I also wonder how this need to stay connected will play out as they move into the working world. My Facebook, e-mail, and virtual book club posts often languish for days because I don't have the time to be constantly updating. What I place as a priority in my life is different.

Saturday, May 23, 2009

Living in the Land of Digital Natives and Immigrants


Working in a school library gives me an opportunity to observe both digital natives and digital immigrants in their natural habitat so to speak. It would be too simplistic however to say that all the students are digital natives and all the teachers are digital immigrants considering that we have fair amount of younger teachers having graduated from college in the past five years.
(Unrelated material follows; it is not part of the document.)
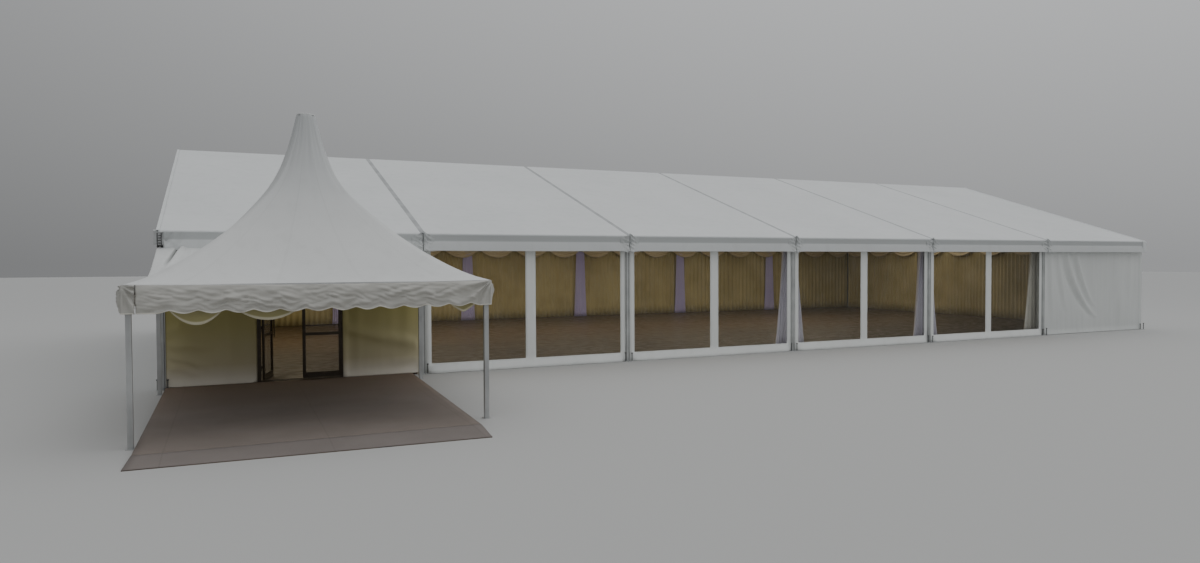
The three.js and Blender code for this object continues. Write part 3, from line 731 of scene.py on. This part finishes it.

It would also be unfair to say even the older teachers are not digitally literate. I took an informal non-scientific poll a while back to see how if any of my library assistant-all of whom are Juniors and Seniors in high school-knew anything about Second Life. Not a one of the 14 kids-did I mention this was very unscientific-had ever heard of it. On the other hand several teachers knew exactly what I was talking about and one was even an active participant. This teacher interestingly enough is in his mid to late thirties.

Over the course of the next few weeks I hope to share thought, insights and happenings both funny and sad about my corner of the technology world and its occupants.